Stated goal
Quote only the lines from the top of the listing below down to and including the line with "a lift-off lid.".

Data excerpt
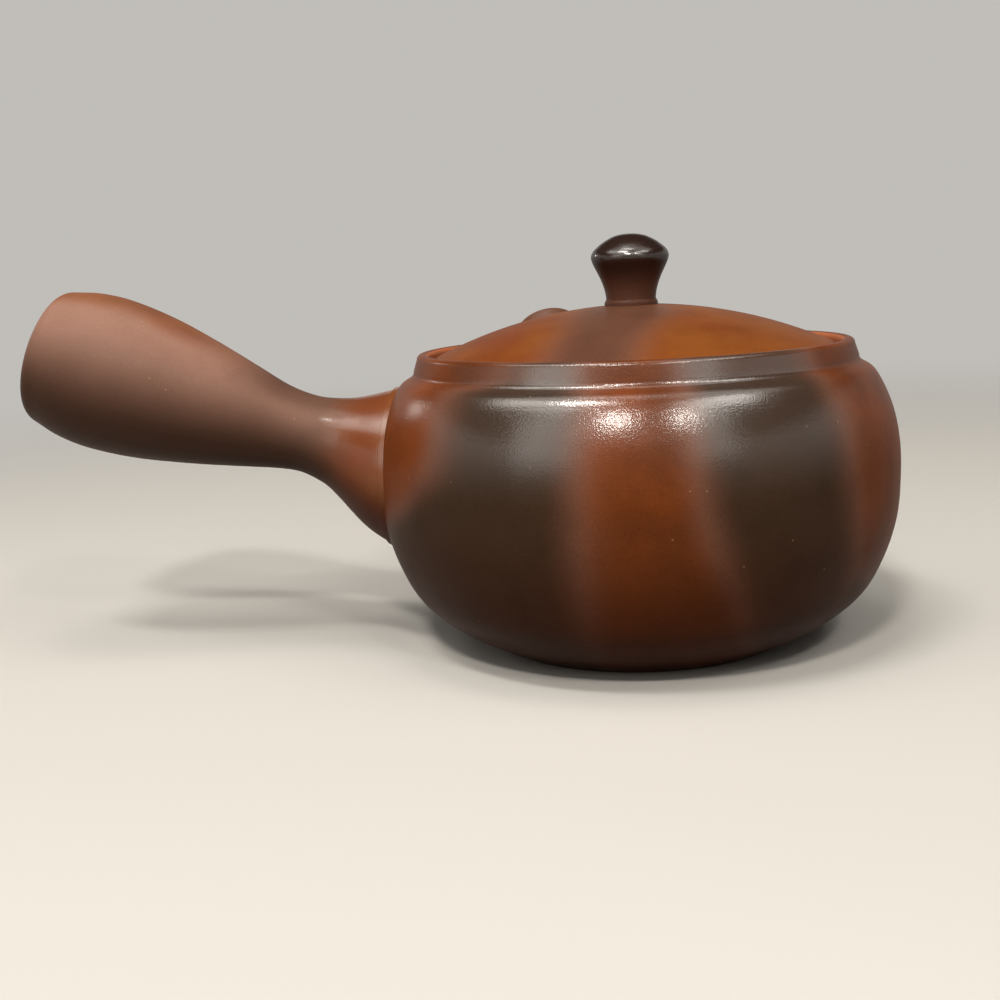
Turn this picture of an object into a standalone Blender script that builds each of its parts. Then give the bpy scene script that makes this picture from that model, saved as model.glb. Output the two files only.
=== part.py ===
"""Side-handled clay teapot (yokode kyusu) with a lift-off lid.

Metres, +Z up. The origin is the centre of the flat base, on the axis that the
pot was thrown on. The hollow handle points along -X and the spout points away
from a viewer who looks along +Y, so the pot is for a right hand.
"""
import math

import bmesh
import bpy
from mathutils import Matrix, Vector

MM = 0.001

# Fits
GAP = 0.3 * MM                  # between two pieces that touch
SLIP = 1.2 * MM                 # bead of slip that lutes the handle or the spout on
SLIP_PROUD = 0.35 * MM          # how far that bead stands out from the piece it holds
OVERRUN = 6.0 * MM              # how far a cutter runs past what it cuts

# Pot
BODY_RADIUS = 49.0 * MM
SHOULDER_HEIGHT = 52.3 * MM
WALL = 3.0 * MM
FLOOR = 3.5 * MM
FLOOR_FILLET = 2.0 * MM
COVE = 1.5 * MM                 # hollow curve from the shoulder up into the collar
SHOULDER_SLOPE = math.radians(31.0)     # at the foot of that curve
COLLAR_HEIGHT = 4.05 * MM
COLLAR_LEAN = 0.7 * MM          # the collar draws in by this much towards its rim
COLLAR_WALL = 2.3 * MM
RIM_ROUND = 0.6 * MM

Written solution
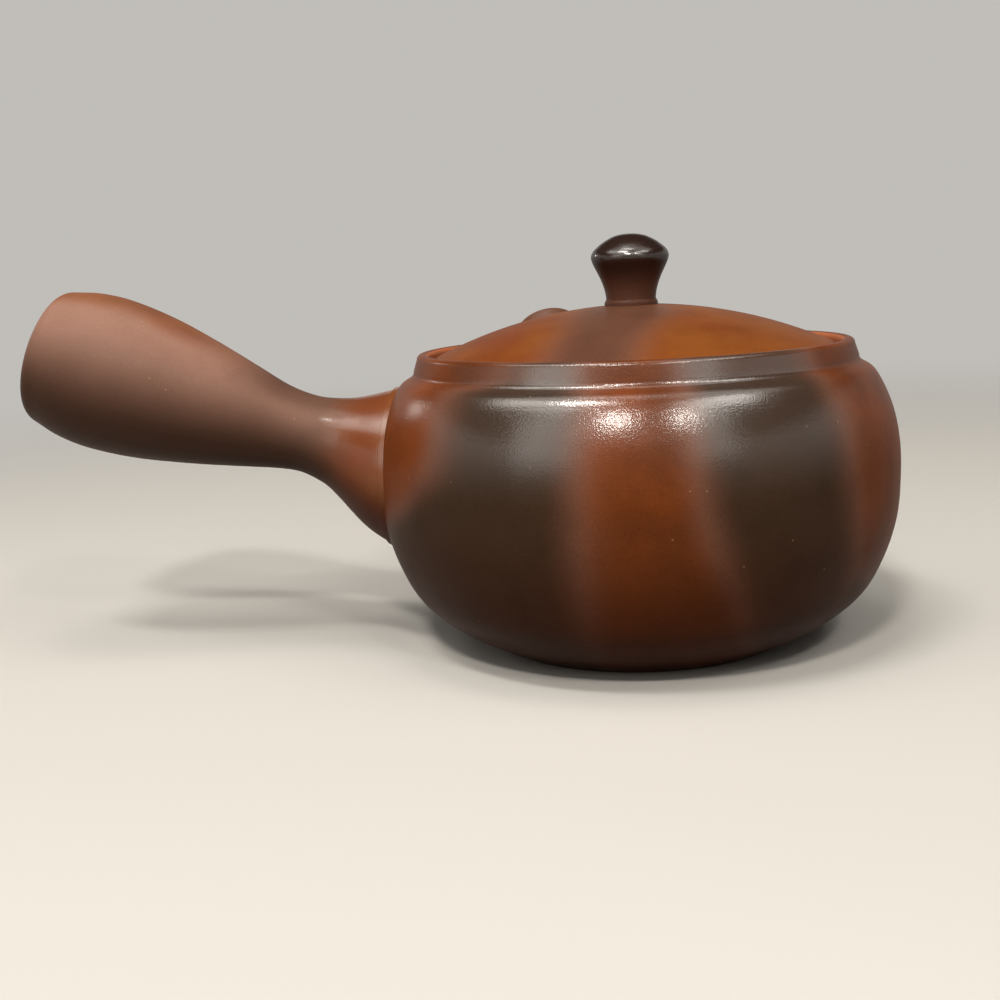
Turn this picture of an object into a standalone Blender script that builds each of its parts. Then give the bpy scene script that makes this picture from that model, saved as model.glb. Output the two files only.
=== part.py ===
"""Side-handled clay teapot (yokode kyusu) with a lift-off lid.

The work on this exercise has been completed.